• DIRECTIONS: Repeat the lines below exactly as written, please, from the line with "extrude(amount=PLUG_THICK / 2, both=True)" to the line with "nodes[node].hide_render = nodes[node].hide_viewport", both lines included, and no others.

• DATA RECORDS:
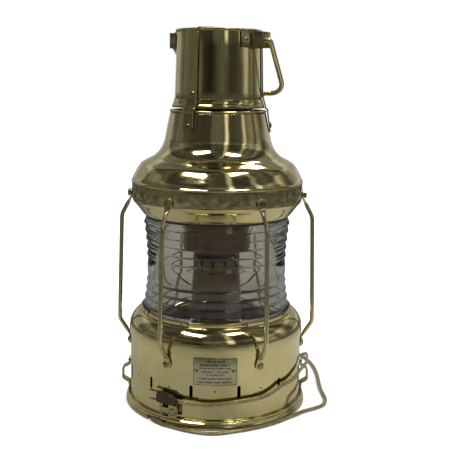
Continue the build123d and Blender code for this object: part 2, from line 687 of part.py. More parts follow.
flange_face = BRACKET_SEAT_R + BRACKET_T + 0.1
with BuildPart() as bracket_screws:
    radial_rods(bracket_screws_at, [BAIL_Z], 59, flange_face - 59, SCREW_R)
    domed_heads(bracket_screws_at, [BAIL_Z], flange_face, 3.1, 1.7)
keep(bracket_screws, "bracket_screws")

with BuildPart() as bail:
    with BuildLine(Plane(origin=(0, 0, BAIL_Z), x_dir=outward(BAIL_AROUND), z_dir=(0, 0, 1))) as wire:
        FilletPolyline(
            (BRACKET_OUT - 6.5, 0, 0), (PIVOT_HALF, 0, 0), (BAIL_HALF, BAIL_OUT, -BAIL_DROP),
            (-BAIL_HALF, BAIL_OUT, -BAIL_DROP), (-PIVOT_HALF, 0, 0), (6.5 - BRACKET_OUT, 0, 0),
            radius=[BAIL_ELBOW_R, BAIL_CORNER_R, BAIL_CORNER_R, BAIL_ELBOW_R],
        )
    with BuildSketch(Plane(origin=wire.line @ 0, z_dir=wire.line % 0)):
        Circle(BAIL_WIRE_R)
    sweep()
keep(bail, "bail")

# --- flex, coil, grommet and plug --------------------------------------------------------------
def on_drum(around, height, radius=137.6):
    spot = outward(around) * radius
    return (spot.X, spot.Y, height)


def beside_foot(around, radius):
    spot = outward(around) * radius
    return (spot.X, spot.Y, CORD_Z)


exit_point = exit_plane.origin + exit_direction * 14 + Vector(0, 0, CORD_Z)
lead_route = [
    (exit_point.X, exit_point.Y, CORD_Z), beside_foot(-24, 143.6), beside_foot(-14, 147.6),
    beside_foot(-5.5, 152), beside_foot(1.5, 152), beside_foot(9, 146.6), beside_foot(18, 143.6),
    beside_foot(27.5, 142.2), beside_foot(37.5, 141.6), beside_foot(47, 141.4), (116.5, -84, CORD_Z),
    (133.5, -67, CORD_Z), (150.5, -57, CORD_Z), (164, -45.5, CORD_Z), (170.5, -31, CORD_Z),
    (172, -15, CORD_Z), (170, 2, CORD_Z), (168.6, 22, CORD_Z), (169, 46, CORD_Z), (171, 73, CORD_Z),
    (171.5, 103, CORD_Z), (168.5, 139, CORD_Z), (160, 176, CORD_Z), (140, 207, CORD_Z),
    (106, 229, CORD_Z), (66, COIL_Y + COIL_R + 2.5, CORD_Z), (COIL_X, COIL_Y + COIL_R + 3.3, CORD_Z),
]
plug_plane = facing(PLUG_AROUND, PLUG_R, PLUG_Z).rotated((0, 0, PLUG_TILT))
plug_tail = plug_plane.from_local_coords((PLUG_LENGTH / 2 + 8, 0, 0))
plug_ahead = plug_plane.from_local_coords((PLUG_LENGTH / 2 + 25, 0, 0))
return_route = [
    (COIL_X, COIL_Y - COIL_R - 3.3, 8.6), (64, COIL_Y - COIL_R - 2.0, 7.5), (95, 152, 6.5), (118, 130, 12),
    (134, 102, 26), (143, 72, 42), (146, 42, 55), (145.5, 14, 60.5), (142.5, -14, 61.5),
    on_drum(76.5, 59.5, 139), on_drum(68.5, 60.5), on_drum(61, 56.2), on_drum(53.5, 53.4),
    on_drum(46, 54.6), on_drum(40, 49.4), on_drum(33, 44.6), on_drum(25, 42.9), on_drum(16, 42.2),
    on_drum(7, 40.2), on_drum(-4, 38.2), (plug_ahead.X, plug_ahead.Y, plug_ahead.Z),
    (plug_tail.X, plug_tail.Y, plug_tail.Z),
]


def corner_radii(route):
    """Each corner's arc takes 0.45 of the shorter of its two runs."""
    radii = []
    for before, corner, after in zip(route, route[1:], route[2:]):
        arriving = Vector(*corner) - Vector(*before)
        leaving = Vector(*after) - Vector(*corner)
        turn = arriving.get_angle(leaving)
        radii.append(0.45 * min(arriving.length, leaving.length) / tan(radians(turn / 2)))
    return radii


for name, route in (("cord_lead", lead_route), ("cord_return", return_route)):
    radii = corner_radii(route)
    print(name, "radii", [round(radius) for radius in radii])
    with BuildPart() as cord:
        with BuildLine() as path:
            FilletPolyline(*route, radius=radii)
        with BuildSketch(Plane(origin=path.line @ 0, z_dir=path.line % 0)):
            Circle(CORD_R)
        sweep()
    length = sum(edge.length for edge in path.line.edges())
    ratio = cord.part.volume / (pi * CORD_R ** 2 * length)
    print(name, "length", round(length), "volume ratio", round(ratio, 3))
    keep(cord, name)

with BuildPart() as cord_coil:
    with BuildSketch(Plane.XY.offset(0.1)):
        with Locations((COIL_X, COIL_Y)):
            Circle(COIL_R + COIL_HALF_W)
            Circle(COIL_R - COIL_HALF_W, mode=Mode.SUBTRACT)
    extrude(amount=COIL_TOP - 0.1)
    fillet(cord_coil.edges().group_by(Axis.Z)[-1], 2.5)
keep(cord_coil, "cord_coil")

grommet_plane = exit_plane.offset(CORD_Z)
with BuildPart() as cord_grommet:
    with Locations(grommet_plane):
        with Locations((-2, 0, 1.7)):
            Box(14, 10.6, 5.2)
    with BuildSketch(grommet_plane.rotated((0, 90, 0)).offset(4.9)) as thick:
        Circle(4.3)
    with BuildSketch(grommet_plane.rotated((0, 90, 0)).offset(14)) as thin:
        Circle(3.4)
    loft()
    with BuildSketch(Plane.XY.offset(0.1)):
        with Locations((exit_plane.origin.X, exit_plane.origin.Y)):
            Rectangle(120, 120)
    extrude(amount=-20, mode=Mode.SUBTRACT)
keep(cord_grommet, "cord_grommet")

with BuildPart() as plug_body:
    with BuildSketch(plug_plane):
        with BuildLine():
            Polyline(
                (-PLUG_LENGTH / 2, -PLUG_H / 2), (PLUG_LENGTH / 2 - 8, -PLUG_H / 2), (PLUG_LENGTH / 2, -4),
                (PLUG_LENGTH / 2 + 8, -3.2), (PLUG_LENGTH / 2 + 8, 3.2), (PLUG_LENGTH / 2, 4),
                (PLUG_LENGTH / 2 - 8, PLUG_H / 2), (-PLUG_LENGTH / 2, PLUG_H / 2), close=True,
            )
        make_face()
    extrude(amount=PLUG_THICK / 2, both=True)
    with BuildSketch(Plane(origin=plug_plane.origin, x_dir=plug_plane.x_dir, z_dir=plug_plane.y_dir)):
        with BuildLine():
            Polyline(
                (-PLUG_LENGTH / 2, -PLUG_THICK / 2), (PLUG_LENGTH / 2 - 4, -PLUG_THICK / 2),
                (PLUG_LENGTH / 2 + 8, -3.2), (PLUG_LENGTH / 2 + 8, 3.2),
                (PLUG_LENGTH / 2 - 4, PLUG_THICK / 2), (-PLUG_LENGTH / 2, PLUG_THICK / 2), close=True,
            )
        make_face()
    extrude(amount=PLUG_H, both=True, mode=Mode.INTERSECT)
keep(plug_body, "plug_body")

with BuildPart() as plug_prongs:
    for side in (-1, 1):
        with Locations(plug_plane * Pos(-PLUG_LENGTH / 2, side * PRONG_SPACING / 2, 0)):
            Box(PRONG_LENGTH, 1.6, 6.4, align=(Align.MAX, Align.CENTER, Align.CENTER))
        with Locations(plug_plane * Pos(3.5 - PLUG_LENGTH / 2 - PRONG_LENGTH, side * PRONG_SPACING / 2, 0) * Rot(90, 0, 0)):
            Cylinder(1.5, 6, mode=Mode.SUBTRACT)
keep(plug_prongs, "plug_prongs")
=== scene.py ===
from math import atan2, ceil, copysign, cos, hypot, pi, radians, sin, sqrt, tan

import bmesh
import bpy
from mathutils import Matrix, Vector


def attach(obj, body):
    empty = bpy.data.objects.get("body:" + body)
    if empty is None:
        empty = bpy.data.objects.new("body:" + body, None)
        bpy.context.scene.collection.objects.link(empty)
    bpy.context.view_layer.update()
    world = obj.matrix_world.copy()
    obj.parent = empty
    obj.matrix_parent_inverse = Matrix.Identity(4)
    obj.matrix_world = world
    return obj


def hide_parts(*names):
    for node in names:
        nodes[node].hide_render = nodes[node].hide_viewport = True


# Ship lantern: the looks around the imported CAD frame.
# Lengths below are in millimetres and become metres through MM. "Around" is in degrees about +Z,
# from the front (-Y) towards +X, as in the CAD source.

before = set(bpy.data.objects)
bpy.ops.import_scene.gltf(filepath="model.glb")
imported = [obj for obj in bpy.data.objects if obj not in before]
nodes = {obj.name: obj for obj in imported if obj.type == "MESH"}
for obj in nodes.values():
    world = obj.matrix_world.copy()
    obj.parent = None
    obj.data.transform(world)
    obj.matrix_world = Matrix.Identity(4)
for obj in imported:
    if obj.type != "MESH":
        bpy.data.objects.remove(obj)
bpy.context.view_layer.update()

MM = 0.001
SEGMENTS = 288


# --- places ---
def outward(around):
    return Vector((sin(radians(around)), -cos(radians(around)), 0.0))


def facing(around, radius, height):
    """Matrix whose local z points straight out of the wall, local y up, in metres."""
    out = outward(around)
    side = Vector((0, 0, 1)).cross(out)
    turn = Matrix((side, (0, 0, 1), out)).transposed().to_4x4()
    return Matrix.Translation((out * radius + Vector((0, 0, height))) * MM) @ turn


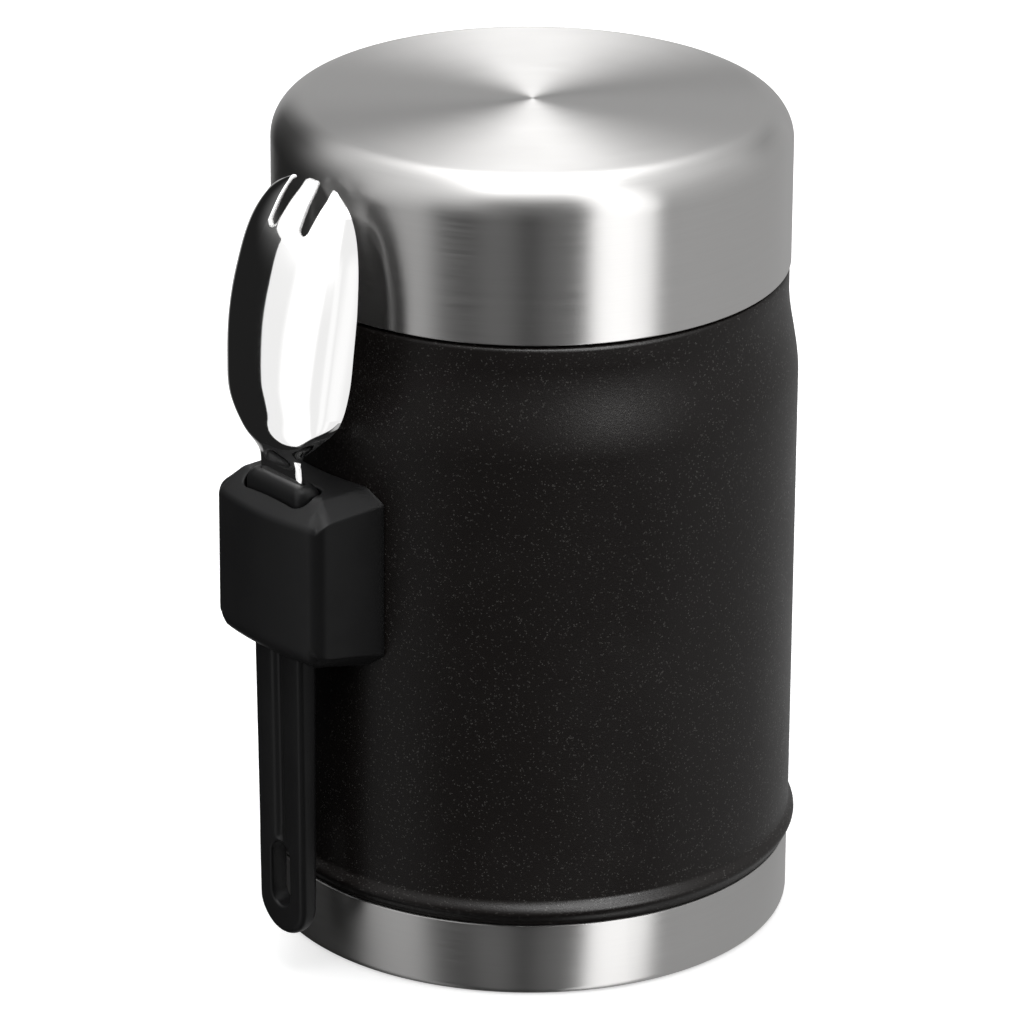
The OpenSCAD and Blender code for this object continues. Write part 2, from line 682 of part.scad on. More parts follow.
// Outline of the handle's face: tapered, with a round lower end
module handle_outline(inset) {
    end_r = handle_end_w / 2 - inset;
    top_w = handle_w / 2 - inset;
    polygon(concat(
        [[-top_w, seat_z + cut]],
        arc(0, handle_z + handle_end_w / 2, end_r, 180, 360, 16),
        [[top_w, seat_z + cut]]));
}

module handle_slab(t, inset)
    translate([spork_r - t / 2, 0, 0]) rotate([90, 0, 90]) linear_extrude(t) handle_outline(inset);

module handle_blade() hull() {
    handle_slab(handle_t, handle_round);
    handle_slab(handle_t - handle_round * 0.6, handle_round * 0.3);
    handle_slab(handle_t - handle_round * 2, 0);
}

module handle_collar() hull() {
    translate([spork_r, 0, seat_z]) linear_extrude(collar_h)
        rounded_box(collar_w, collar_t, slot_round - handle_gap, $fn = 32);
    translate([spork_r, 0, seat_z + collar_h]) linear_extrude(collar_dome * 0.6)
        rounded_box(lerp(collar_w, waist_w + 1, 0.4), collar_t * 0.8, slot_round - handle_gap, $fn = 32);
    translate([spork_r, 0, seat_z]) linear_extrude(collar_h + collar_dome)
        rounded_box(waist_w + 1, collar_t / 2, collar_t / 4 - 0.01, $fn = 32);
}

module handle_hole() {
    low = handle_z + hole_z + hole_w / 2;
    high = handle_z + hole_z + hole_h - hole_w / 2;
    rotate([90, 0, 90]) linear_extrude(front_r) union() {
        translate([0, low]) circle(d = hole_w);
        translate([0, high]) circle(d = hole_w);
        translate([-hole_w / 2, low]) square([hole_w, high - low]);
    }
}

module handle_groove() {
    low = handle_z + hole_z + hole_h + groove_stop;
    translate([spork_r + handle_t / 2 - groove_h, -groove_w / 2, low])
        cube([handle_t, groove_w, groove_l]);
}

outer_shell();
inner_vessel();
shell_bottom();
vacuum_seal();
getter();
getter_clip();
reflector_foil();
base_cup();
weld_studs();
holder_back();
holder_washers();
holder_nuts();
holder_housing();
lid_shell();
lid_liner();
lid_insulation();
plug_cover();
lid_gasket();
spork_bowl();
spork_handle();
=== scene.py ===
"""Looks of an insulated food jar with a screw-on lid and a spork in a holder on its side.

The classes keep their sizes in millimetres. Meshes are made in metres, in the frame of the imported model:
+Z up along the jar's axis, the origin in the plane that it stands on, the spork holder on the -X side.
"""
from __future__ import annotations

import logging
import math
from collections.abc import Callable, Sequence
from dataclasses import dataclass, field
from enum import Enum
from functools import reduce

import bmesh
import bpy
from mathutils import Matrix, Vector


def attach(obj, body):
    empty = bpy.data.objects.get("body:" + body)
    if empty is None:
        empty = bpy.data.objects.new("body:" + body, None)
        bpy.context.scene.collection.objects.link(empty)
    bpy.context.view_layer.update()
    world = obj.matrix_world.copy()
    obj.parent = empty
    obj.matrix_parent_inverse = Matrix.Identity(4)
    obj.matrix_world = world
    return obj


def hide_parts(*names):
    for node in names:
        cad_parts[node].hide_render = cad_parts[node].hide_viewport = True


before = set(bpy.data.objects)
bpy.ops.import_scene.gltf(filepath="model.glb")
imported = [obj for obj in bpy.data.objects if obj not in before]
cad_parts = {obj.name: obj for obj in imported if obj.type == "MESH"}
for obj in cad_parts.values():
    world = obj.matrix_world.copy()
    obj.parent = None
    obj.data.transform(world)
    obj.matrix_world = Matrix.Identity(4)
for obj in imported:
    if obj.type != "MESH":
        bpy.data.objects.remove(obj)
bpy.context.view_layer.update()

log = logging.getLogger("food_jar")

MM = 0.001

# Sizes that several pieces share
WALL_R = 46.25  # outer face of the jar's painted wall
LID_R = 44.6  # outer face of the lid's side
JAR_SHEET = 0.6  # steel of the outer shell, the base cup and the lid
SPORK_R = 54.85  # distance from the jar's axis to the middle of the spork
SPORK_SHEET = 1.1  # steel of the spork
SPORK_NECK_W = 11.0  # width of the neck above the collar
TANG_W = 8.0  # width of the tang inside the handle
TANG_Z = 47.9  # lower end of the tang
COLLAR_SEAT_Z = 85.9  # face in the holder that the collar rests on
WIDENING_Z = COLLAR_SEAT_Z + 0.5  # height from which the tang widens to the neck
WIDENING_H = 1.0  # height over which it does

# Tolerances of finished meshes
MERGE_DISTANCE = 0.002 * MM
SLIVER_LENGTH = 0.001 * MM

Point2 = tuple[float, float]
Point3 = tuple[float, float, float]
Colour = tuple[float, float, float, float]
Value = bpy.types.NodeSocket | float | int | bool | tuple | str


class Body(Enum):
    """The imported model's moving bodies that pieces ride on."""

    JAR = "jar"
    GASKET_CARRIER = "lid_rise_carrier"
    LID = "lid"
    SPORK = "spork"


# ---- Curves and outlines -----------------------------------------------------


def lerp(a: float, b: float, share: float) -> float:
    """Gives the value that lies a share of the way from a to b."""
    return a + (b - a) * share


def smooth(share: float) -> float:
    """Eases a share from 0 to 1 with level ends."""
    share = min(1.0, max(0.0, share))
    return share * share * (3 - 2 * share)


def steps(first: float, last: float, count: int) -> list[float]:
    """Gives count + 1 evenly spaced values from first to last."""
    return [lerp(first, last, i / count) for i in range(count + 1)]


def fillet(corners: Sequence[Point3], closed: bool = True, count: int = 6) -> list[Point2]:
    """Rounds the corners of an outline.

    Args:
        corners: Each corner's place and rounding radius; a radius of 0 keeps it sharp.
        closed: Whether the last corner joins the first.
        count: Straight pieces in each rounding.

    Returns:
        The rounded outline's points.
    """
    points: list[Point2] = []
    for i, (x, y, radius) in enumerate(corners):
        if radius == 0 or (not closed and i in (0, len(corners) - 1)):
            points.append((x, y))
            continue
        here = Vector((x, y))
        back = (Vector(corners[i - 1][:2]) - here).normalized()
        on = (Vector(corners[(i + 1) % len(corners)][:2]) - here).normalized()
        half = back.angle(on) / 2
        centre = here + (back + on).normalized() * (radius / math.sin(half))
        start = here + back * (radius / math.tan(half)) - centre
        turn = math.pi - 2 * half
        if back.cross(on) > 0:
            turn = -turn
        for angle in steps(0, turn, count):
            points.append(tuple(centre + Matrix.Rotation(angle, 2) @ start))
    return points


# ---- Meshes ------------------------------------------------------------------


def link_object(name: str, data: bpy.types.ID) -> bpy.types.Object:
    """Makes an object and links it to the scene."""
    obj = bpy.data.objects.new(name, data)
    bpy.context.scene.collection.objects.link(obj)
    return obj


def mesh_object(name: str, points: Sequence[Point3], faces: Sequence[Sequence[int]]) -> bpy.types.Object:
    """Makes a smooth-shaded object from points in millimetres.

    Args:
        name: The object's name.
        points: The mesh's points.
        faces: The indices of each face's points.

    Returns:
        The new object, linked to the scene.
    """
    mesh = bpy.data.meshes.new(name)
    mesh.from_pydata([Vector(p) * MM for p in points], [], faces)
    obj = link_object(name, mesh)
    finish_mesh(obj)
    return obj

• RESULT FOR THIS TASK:
    extrude(amount=PLUG_THICK / 2, both=True)
    with BuildSketch(Plane(origin=plug_plane.origin, x_dir=plug_plane.x_dir, z_dir=plug_plane.y_dir)):
        with BuildLine():
            Polyline(
                (-PLUG_LENGTH / 2, -PLUG_THICK / 2), (PLUG_LENGTH / 2 - 4, -PLUG_THICK / 2),
                (PLUG_LENGTH / 2 + 8, -3.2), (PLUG_LENGTH / 2 + 8, 3.2),
                (PLUG_LENGTH / 2 - 4, PLUG_THICK / 2), (-PLUG_LENGTH / 2, PLUG_THICK / 2), close=True,
            )
        make_face()
    extrude(amount=PLUG_H, both=True, mode=Mode.INTERSECT)
keep(plug_body, "plug_body")

with BuildPart() as plug_prongs:
    for side in (-1, 1):
        with Locations(plug_plane * Pos(-PLUG_LENGTH / 2, side * PRONG_SPACING / 2, 0)):
            Box(PRONG_LENGTH, 1.6, 6.4, align=(Align.MAX, Align.CENTER, Align.CENTER))
        with Locations(plug_plane * Pos(3.5 - PLUG_LENGTH / 2 - PRONG_LENGTH, side * PRONG_SPACING / 2, 0) * Rot(90, 0, 0)):
            Cylinder(1.5, 6, mode=Mode.SUBTRACT)
keep(plug_prongs, "plug_prongs")
=== scene.py ===
from math import atan2, ceil, copysign, cos, hypot, pi, radians, sin, sqrt, tan

import bmesh
import bpy
from mathutils import Matrix, Vector


def attach(obj, body):
    empty = bpy.data.objects.get("body:" + body)
    if empty is None:
        empty = bpy.data.objects.new("body:" + body, None)
        bpy.context.scene.collection.objects.link(empty)
    bpy.context.view_layer.update()
    world = obj.matrix_world.copy()
    obj.parent = empty
    obj.matrix_parent_inverse = Matrix.Identity(4)
    obj.matrix_world = world
    return obj


def hide_parts(*names):
    for node in names:
        nodes[node].hide_render = nodes[node].hide_viewport = True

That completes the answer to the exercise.